В нас, гражданах современных государств, эта готовность настолько запрограммирована школами, церквями и правительствами, что мы забываем, какой радикальный перелом в истории она знаменует. У каждой страны есть свой лозунг, призывающий граждан принять смерть, если это будет необходимо для блага государства: «За короля и страну» у британцев, «За бога и Испанию» у испанцев и т. д. Чем-то похожим вдохновлялись и ацтекские воины XVI в.: «Нет ничего лучше смерти на войне, ничего лучше смерти во цвете, столь драгоценной для Того, кто дает жизнь [ацтекского божества Уицилопочтли]: ибо вижу ее вдали и мое сердце стремится к ней!»
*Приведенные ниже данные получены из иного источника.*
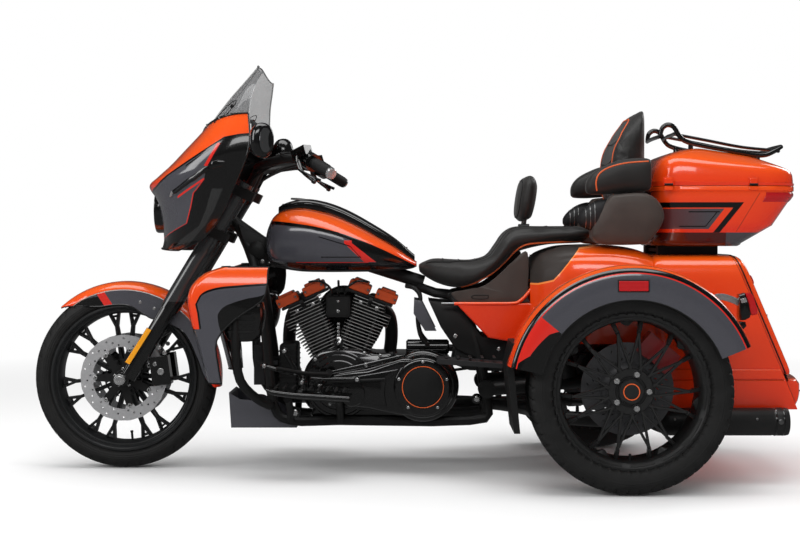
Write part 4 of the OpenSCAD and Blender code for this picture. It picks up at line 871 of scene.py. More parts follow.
def makeRearWheel(side):
    label = "Left" if side > 0 else "Right"
    w = rearWheel
    c = np.array([rearX, side * wheelY, rearAxle[2]])
    out = side
    parts = []
    rim = np.array([[.0855, .24], [.0855, .2475], [.08, .2475], [.074, .238], [.06, .233], [-.06, .228],
        [-.074, .238], [-.08, .2475], [-.0855, .2475], [-.0855, .24], [-.076, .232], [-.06, .219], [.04, .2195],
        [.064, .2235], [.072, .2255], [.078, .2335]]) * (out, 1)
    parts.append(turned(rim, c, sides=140))
    # small steps round the lip
    for k in range(14):
        a0 = 25.7 * k + 8
        angles = np.linspace(a0, a0 + 19, 12)
        rows = [wheelPoint(c, r, angles, c[1] + out * y) for r, y in ((.226, .0715), (.2272, .0765), (.2345, .0815),
            (.2365, .0795), (.23, .0735))]
        parts.append(loft(np.stack(rows, 1)))
    # hub, dished outwards
    parts.append(spun([[0.0, .058], [.03, .06], [.052, .072], [.06, .074], [.064, .071], [.0645, .05], [.06, .0475],
        [.058, .03]], c, (0, out, 0), 72))
    parts.append(spun([[.05, .041], [.07, .04], [.0745, .036], [.0755, .02], [.0755, .0004]], c, (0, out, 0), 48))
    tips = []
    for k in range(7):
        pairAngle = w["first"] + 51.43 * k
        wideAngle = pairAngle + 25.715
        for s in (-1, 1):
            tipAngle = pairAngle + s * w["narrow"]
            tip = wheelPoint(c, w["tip"], tipAngle, c[1] + out * .058)
            near = wheelPoint(c, w["hub"] + .001, pairAngle - s * 2.2, c[1] + out * .058)
            wide = wheelPoint(c, w["hub"] + .001, tipAngle + s * 18.5, c[1] + out * .058)
            parts.append(arm(near, tip, (w["strut"], .02), (w["strut"] * .95, .014), 5))
            parts.append(arm(wide, tip, (w["strut"], .02), (w["strut"] * .95, .014), 5))
            foot = wheelPoint(c, .2235, tipAngle + s * 1.5, c[1] + out * .022)
            parts.append(arm(tip, foot, (.0115, .02), (.015, .034), 6))
            tips.append(tipAngle)
        # triangle gusset and deep leg pairs to the rim barrel
        parts.append(arm(wheelPoint(c, .072, wideAngle, c[1] + out * .054), wheelPoint(c, .104, wideAngle,
            c[1] + out * .054), (.02, .012), (.006, .01), 3))
        parts.append(arm(wheelPoint(c, .205, pairAngle, c[1] + out * .018), wheelPoint(c, .224, pairAngle,
            c[1] + out * .018), (.01, .02), (.064, .03), 4))
    lugs = []
    for k in range(5):
        angle = 75 + 72 * k + 15
        place = wheelPoint(c, .0565, angle, c[1] + out * .0625)
        parts.append(spun([[-.004, .0145], [.003, .0145], [.0035, .012], [-.001, .0115]], place, (0, out, 0), 28))
        lugs.append(spun([[-.003, .0098], [.01, .0094], [.0125, .0075], [.0135, .004], [.0135, .0002]], place,
            (0, out, 0), 24))
    valve = wheelPoint(c, .224, 180.0, c[1] + out * .03)
    parts.append(rod(valve, wheelPoint(c, .2, 180.0, c[1] + out * .036), .0042, 12, .001))
    ring = turned([[.0758, .0265], [.0775, .0265], [.0775, .0235], [.0758, .0235]], c, (0, out, 0), 48)
    build("rearWheel" + label + "Rim", grouped(parts, lugs, [ring]), [wheelGrey, brightSteel, ringOrange],
        "rear_%s_wheel" % label.lower(), "rear_%s_wheel" % label.lower(), angle=32)

    # slotted disc with its hat
    y = side * .5175
    toSpace = lambda p: np.stack([c[0] + p[:, 0], np.full(len(p), y - .004), c[2] + p[:, 1]], -1)
    a = np.linspace(0, 2 * np.pi, 181)[:-1]
    loops = [np.stack([.149 * np.cos(a), .149 * np.sin(a)], -1), np.stack([.082 * np.cos(a), .082 * np.sin(a)], -1)]
    for k in range(36):
        t = 2 * np.pi * k / 36
        for r, shift in ((.096, 0), (.112, .06), (.128, .12)):
            if k % 2 == (r == .112):
                u, v = np.array([math.cos(t + shift), math.sin(t + shift)]), np.array([-math.sin(t + shift),
                    math.cos(t + shift)])
                outline = circle(0, 0, 1, 8) * (.0062, .0018)
                loops.append(r * u + outline[:, :1] * (u * .8 + v * .6) + outline[:, 1:] * (v * .8 - u * .6))
    build("rearDisc" + label, [holedPlate(loops, toSpace, (0, .008, 0)), spun([[-.012, .086], [.006, .086],
        [.012, .08], [.02, .062], [.02, .03]], (c[0], y, c[2]), (0, side, 0), 56)], discDark,
        "rear_%s_wheel" % label.lower(), angle=30)


tyre("frontTyreTread", frontAxle, frontTyre["section"], frontTyre["grooves"], "front_wheel", "front_tyre")
makeFrontWheel()
for side, label in ((1, "Left"), (-1, "Right")):
    tyre("rear" + label + "TyreTread", np.array([rearX, side * wheelY, rearAxle[2]]), rearTyre["section"],
        rearTyre["grooves"], "rear_%s_wheel" % label.lower(), "rear_%s_tyre" % label.lower())
    makeRearWheel(side)
print("wheels and tyres made")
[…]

Подобные чувства немыслимы у людей, живущих в общинах и племенах. Ни в одном из рассказов моих новогвинейских знакомых о войнах, в которых они участвовали, не содержалось и намека на племенной патриотизм, в них не фигурировало ни самоубийственных вылазок, ни каких-либо других боевых действий, предпринимаемых с осознанным риском смерти. Их набеги либо начинались с засады, либо устраивались явно превосходящими силами — возможность того, чтобы кто-то погиб за свою деревню, минимизировалась любой ценой. Однако такая установка племен существенно ограничивала их военно-стратегический потенциал по сравнению с обществами государственного типа. Естественно, патриотические и религиозные фанатики являются такими грозными оппонентами не в силу самого факта своей смерти, а в силу готовности пожертвовать частью людей ради уничтожения или подавления своих противников-иноверцев. Воинский фанатизм того рода, о котором мы читаем в хрониках христианских и исламских завоеваний, вероятнее всего не был известен еще 6 тысяч лет назад и впервые появляется с возникновением вождеств и особенно государств.